### WHAT TO WORK ON
Reproduce the lines from the one bearing "contact_base();" through the one bearing "obj.matrix_parent_inverse = Matrix.Identity(4)", inclusive. Copy them exactly; include no other line.

[Modeling code records]
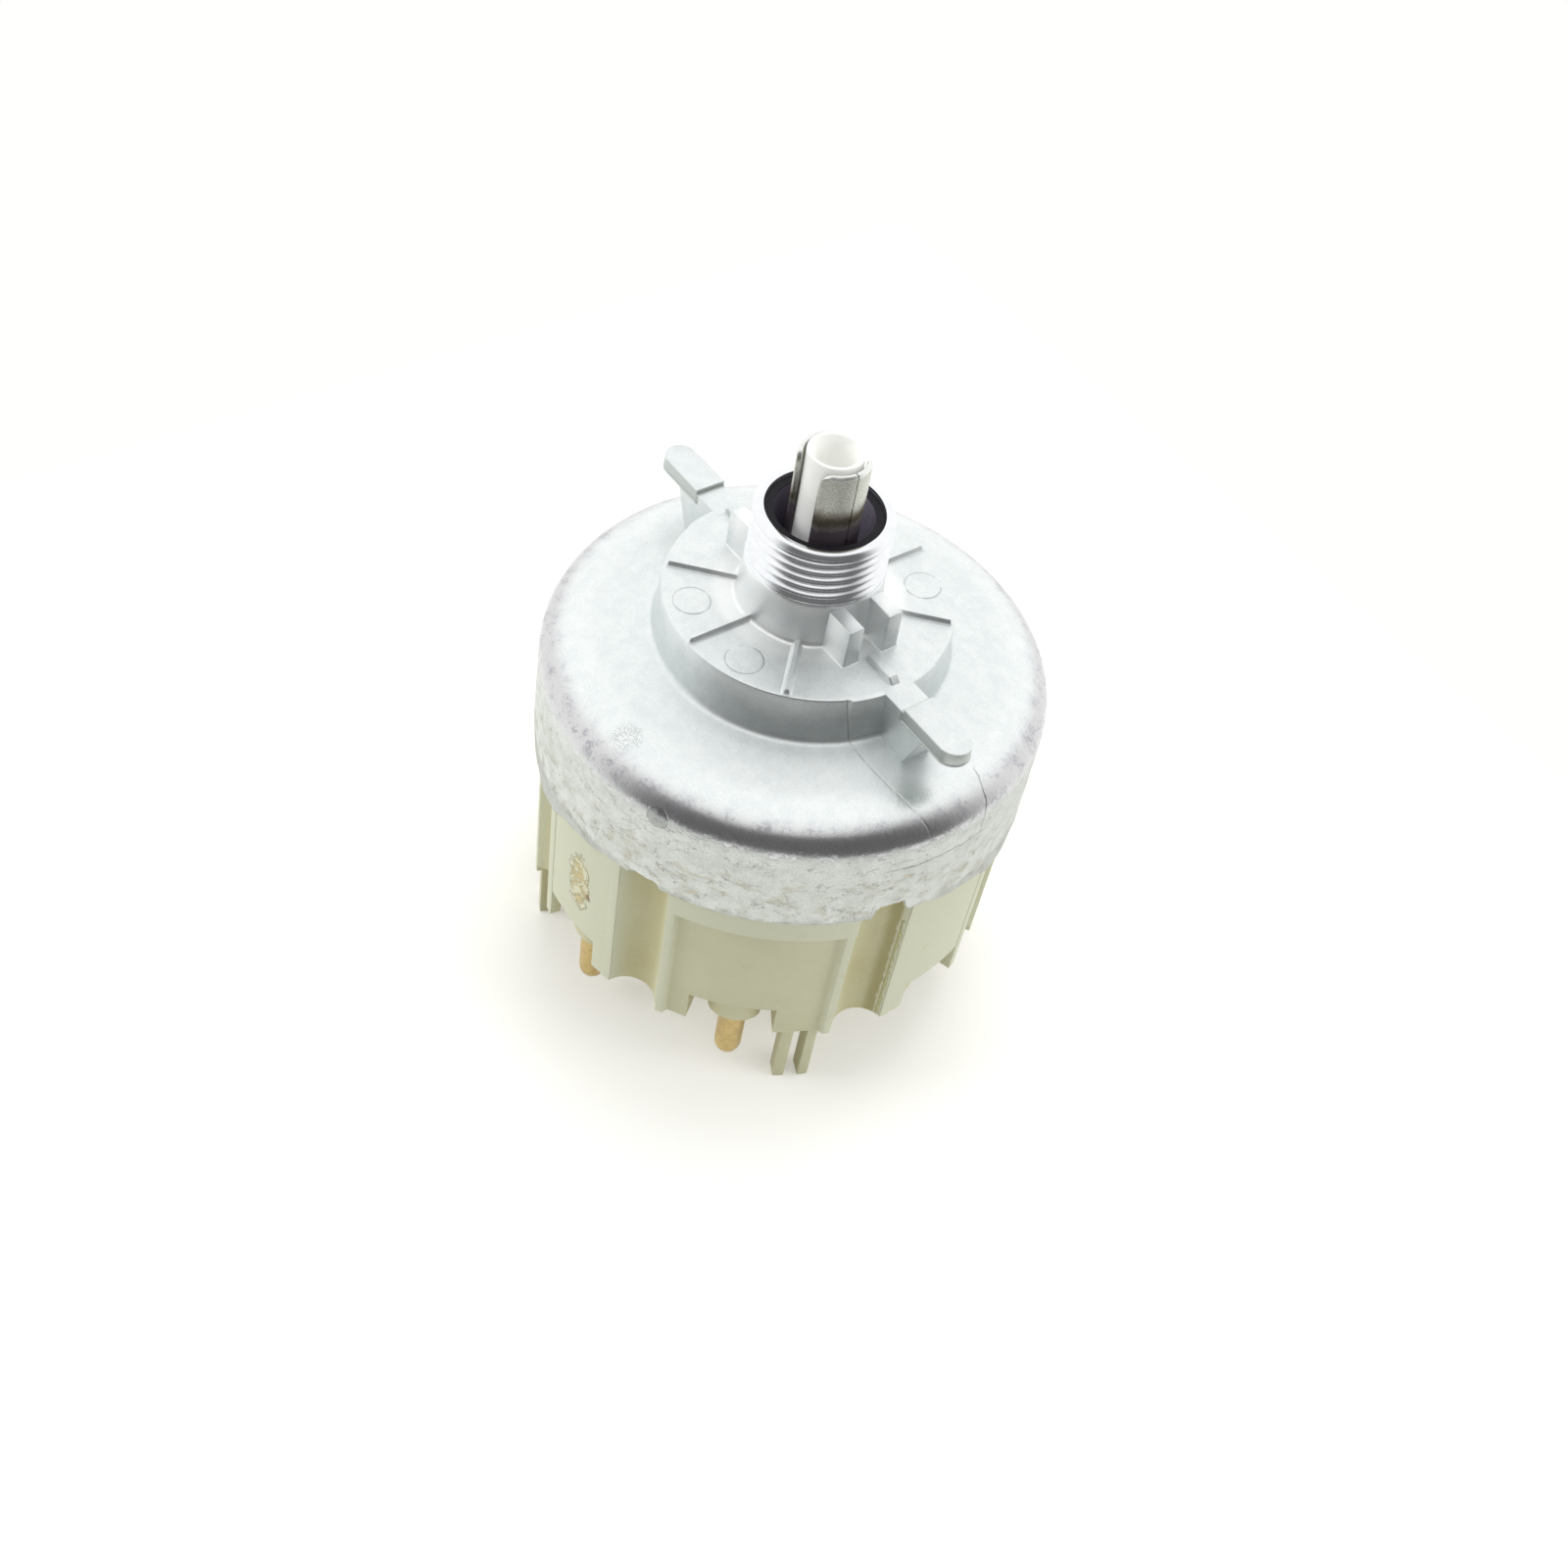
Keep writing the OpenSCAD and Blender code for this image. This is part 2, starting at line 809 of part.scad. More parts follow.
module shaft_sleeve() {
    slot_low = 52;
    seam = [36.5, 60];
    seam_w = 0.35;
    outer = sleeve_d / 2;
    color("dimgray")
        difference() {
            intersection() {
                tube(outer, outer - sleeve_t, collar[0], sleeve_top);
                rotate([90, 0, 90]) raise(-outer, outer) finger_face();
            }
            for (a = [90, 270])
                raise(slot_low, sleeve_top + over)
                    wedge(a - 90 + finger_arc / 2, a + 90 - finger_arc / 2);
            translate([0, -seam_w / 2, seam[0]]) cube([outer + 1, seam_w, seam[1] - seam[0]]);
        }
}

module light_guide() {
    funnel_h = 3;
    clip_groove = [clip[0] - slack, clip[1] + slack];
    outer = guide_d / 2;
    color("white")
        rotate_extrude()
            polygon([[guide_bore_d / 2, guide_low], [outer, guide_low],
                     [outer, clip_groove[0]], [outer - 0.4, clip_groove[0]],
                     [outer - 0.4, clip_groove[1]], [outer, clip_groove[1]],
                     [outer, guide_top], [guide_mouth_d / 2, guide_top],
                     [guide_bore_d / 2, guide_top - funnel_h]]);
}

// Slides in the rotor on two keys; the fog slider's fingers hook into the groove underneath
module shaft_collar() {
    hook_neck = [5.1, 6.4];
    hook_room_r = 4.6;
    hook_z = [32.3, 33.5];
    wire_groove_r = 7.2;
    slide_r = tube_r[0] - 0.1;
    color("ivory")
        difference() {
            union() {
                post(slide_r, collar[0], collar[1]);
                for (a = [0, 180])
                    rotate(a)
                        translate([0, -key_w / 2, collar[0]])
                            cube([key_reach - 0.2, key_w, collar[1] - collar[0]]);
            }
            post(sleeve_d / 2, collar[0] - over, collar[1] + over);
            tube(hook_neck[1], hook_neck[0], collar[0] - over, hook_z[1]);
            tube(hook_neck[1], hook_room_r, hook_z[0], hook_z[1]);
            tube(key_reach, wire_groove_r, wire_z - wire_h / 2 - slack, wire_z + wire_h / 2 + slack);
        }
}

module pull_detent_ring() {
    gap_half = 15;
    color("gray")
        difference() {
            tube(tube_r[0] - slack, 7.25, wire_z - wire_h / 2, wire_z + wire_h / 2);
            raise(wire_z - wire_h, wire_z + wire_h) wedge(90 - gap_half, 90 + gap_half);
        }
}

module guide_clip() {
    gap_half = 25;
    color("gray")
        difference() {
            tube(3.9, guide_d / 2 - 0.38, clip[0], clip[1]);
            raise(clip[0] - over, clip[1] + over) wedge(-gap_half, gap_half);
        }
}

// ---- Fog lamp slider ----

module fog_slider() {
    hook_h = 0.7;
    finger_low = 26;
    guide_h = 3;
    key = [3.75, 0.8];
    split_w = 1.2;
    color("ivory") {
        difference() {
            union() {
                tube(slider_ring_r[1] - 0.2, slider_ring_r[0], slider[0], slider[0] + guide_h);
                tube(slider_wall_r[1], slider_wall_r[0], slider[0], slider[1]);
                tube(slider_wall_r[1], slider_wall_r[0] - slider_lip, slider[1] - hook_h, slider[1]);
            }
            for (a = quarter)
                rotate(a + 45)
                    translate([0, -split_w / 2, finger_low])
                        cube([slider_ring_r[1], split_w, slider[1] - finger_low + over]);
        }
        for (a = [0, 180])
            rotate(a)
                translate([key[0], -key[1] / 2, slider[0]])
                    cube([slider_ring_r[0] - key[0] + 0.2, key[1], guide_h]);
    }
}

module fog_bridge() {
    color("goldenrod")
        tube(slider_ring_r[1], slider_ring_r[0] + 0.3, slider[0] - bridge_ring_t, slider[0]);
}

// ---- Assembly ----

housing();
contact_base();
detent_ring();
thrust_washer();
rotor();
shaft_sleeve();
light_guide();
shaft_collar();
pull_detent_ring();
guide_clip();
fog_slider();
fog_bridge();
fog_contact(fog_pins[0]);  // fog_contact_a
fog_contact(fog_pins[1]);  // fog_contact_b
bulb_contact();
bulb_holder();
bulb();
detent_ball(1);  // detent_ball_a
detent_ball(-1);  // detent_ball_b
detent_spring(1);  // detent_spring_a
detent_spring(-1);  // detent_spring_b
contact_bridge(1);  // contact_bridge_1
contact_bridge(2);  // contact_bridge_2
contact_bridge(3);  // contact_bridge_3
bridge_spring(1);  // bridge_spring_1
bridge_spring(2);  // bridge_spring_2
bridge_spring(3);  // bridge_spring_3
contact_plate(plate_pins[0]);  // contact_plate_1
contact_plate(plate_pins[1]);  // contact_plate_2
contact_plate(plate_pins[2]);  // contact_plate_3
contact_plate(plate_pins[3]);  // contact_plate_4
contact_plate(plate_pins[4]);  // contact_plate_5
terminal_pin(0);  // terminal_pin_1
terminal_pin(1);  // terminal_pin_2
terminal_pin(2);  // terminal_pin_3
terminal_pin(3);  // terminal_pin_4
terminal_pin(4);  // terminal_pin_5
terminal_pin(5);  // terminal_pin_6
terminal_pin(6);  // terminal_pin_7
terminal_pin(7);  // terminal_pin_8
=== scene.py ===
# %% [markdown]
# # A headlight switch seen close up
# The switch turns and pulls on one hollow shaft. What shows is a zinc casting with a threaded
# neck, a beige moulded base with round pins, and a split steel sleeve round a white light guide.
# The exact solids come first as a fixed frame. Every piece that shows is then made again with
# the edges, grain and wear of the real one, in the same place.

import json
import math

import bmesh
import bpy
from mathutils import Matrix, Vector, geometry, noise


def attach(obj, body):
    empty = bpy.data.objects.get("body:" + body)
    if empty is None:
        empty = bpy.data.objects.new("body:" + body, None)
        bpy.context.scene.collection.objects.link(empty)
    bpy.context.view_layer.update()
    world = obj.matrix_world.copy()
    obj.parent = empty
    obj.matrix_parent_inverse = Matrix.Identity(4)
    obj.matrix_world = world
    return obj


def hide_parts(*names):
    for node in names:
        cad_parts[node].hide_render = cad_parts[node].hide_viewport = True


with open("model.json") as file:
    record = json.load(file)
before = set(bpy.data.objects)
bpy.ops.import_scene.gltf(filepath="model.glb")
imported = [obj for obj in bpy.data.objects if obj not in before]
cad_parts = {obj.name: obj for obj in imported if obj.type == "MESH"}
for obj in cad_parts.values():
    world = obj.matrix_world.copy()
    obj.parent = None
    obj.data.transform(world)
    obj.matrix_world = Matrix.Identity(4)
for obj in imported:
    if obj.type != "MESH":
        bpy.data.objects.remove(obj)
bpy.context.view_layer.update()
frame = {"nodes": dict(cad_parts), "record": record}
nodes = frame["nodes"]
MM = 0.001
TURN = 2 * math.pi

# %% [markdown]
# ## Expressions for node graphs
# A finish is a graph of nodes. Wiring by hand hides the thought behind it, so a small class
# wraps one socket and lets Python's operators add the Math nodes. The same class serves
# materials and Geometry Nodes, because both know the Math node.

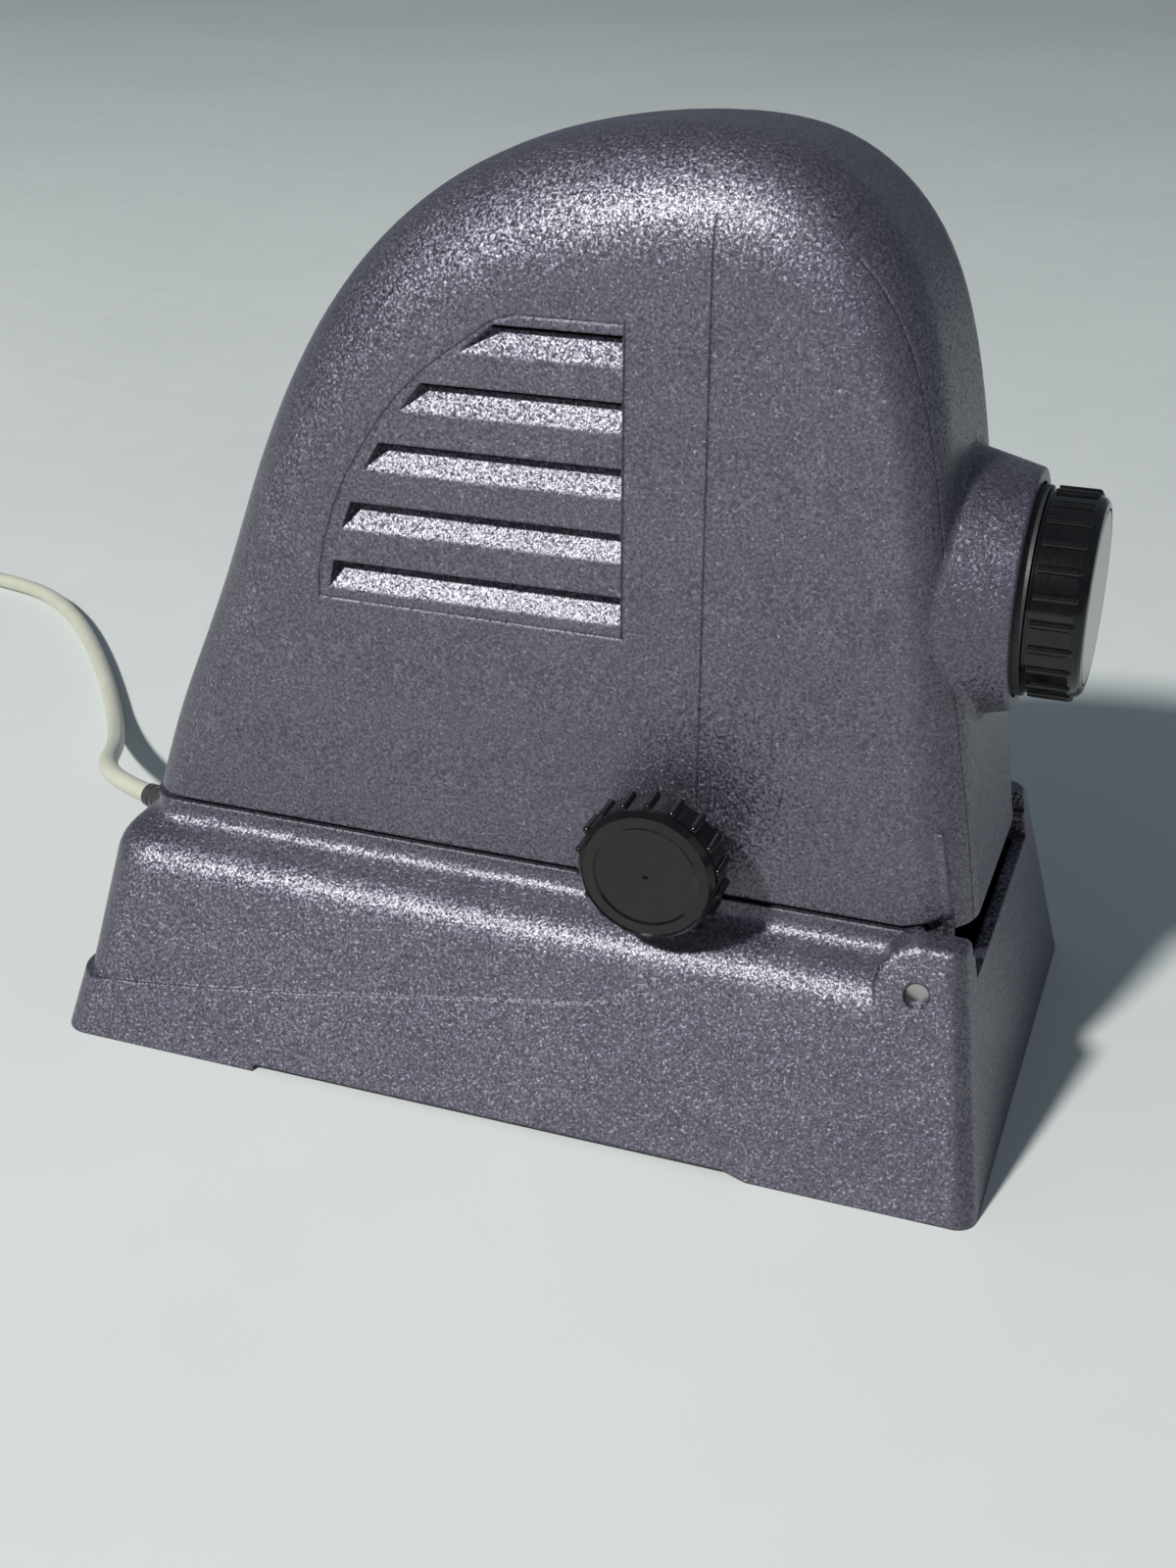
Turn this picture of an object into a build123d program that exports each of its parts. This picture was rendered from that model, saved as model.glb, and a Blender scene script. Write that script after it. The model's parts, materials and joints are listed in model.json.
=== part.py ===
from build123d import *
import math
import os

os.makedirs("parts", exist_ok=True)

# ---------------------------------------------------------------- driving dimensions, mm
# X runs forward, towards the lens, Y to the object's left, Z up from the table.
# Everything is drawn with the film gate's side of the lens near x = 0 and is moved
# by SHIFT at the end, so that the origin is under the middle of the object.
SHIFT = 90.15

LENS_Z = 125.6            # height of the optical axis
HINGE_X, HINGE_Z = 4.8, 47.1
PIN_R = 2.5
RUN_GAP = 0.05            # radial running clearance
HOOD_HW = 34.2            # hood's half width at its lower edge
HOOD_DRAFT = 0.026
HOOD_Z = 56.6             # hood's lower edge
HOOD_WALL = 2.8
RIM_HW = 34.6             # base's rim
RIM_Z = 55.4
RIM_REAR = -194.3
SHAFT_X, SHAFT_Z = -55.6, 68.8
SHAFT_R = 3.0
FILM_X = -64.7            # plane of the film
LAMP_X = -123.0
CORD_R = 2.75
CORD_Z = 30.0

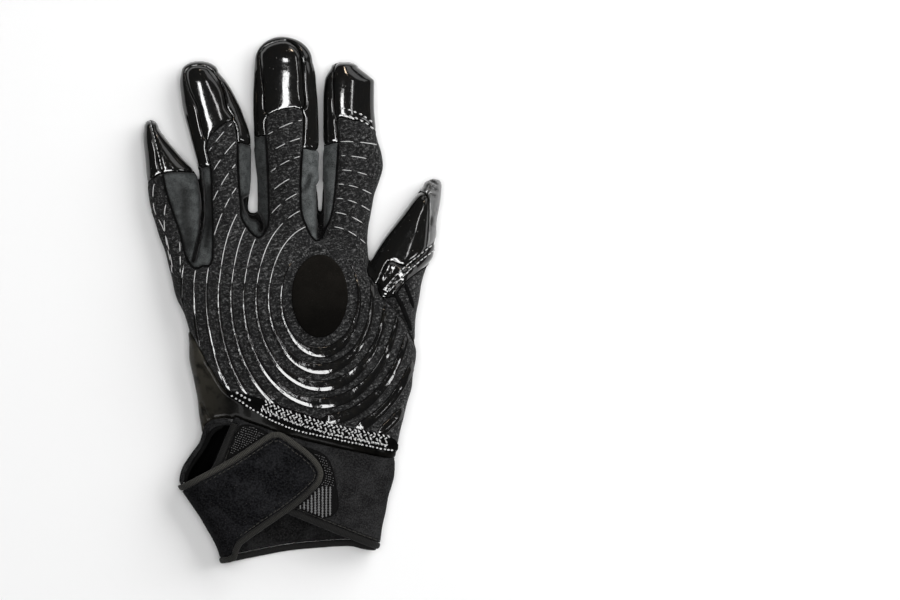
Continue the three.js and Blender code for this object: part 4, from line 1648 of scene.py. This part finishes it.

### REPLY TO THE TASK
contact_base();
detent_ring();
thrust_washer();
rotor();
shaft_sleeve();
light_guide();
shaft_collar();
pull_detent_ring();
guide_clip();
fog_slider();
fog_bridge();
fog_contact(fog_pins[0]);  // fog_contact_a
fog_contact(fog_pins[1]);  // fog_contact_b
bulb_contact();
bulb_holder();
bulb();
detent_ball(1);  // detent_ball_a
detent_ball(-1);  // detent_ball_b
detent_spring(1);  // detent_spring_a
detent_spring(-1);  // detent_spring_b
contact_bridge(1);  // contact_bridge_1
contact_bridge(2);  // contact_bridge_2
contact_bridge(3);  // contact_bridge_3
bridge_spring(1);  // bridge_spring_1
bridge_spring(2);  // bridge_spring_2
bridge_spring(3);  // bridge_spring_3
contact_plate(plate_pins[0]);  // contact_plate_1
contact_plate(plate_pins[1]);  // contact_plate_2
contact_plate(plate_pins[2]);  // contact_plate_3
contact_plate(plate_pins[3]);  // contact_plate_4
contact_plate(plate_pins[4]);  // contact_plate_5
terminal_pin(0);  // terminal_pin_1
terminal_pin(1);  // terminal_pin_2
terminal_pin(2);  // terminal_pin_3
terminal_pin(3);  // terminal_pin_4
terminal_pin(4);  // terminal_pin_5
terminal_pin(5);  // terminal_pin_6
terminal_pin(6);  // terminal_pin_7
terminal_pin(7);  // terminal_pin_8
=== scene.py ===
# %% [markdown]
# # A headlight switch seen close up
# The switch turns and pulls on one hollow shaft. What shows is a zinc casting with a threaded
# neck, a beige moulded base with round pins, and a split steel sleeve round a white light guide.
# The exact solids come first as a fixed frame. Every piece that shows is then made again with
# the edges, grain and wear of the real one, in the same place.

import json
import math

import bmesh
import bpy
from mathutils import Matrix, Vector, geometry, noise


def attach(obj, body):
    empty = bpy.data.objects.get("body:" + body)
    if empty is None:
        empty = bpy.data.objects.new("body:" + body, None)
        bpy.context.scene.collection.objects.link(empty)
    bpy.context.view_layer.update()
    world = obj.matrix_world.copy()
    obj.parent = empty
    obj.matrix_parent_inverse = Matrix.Identity(4)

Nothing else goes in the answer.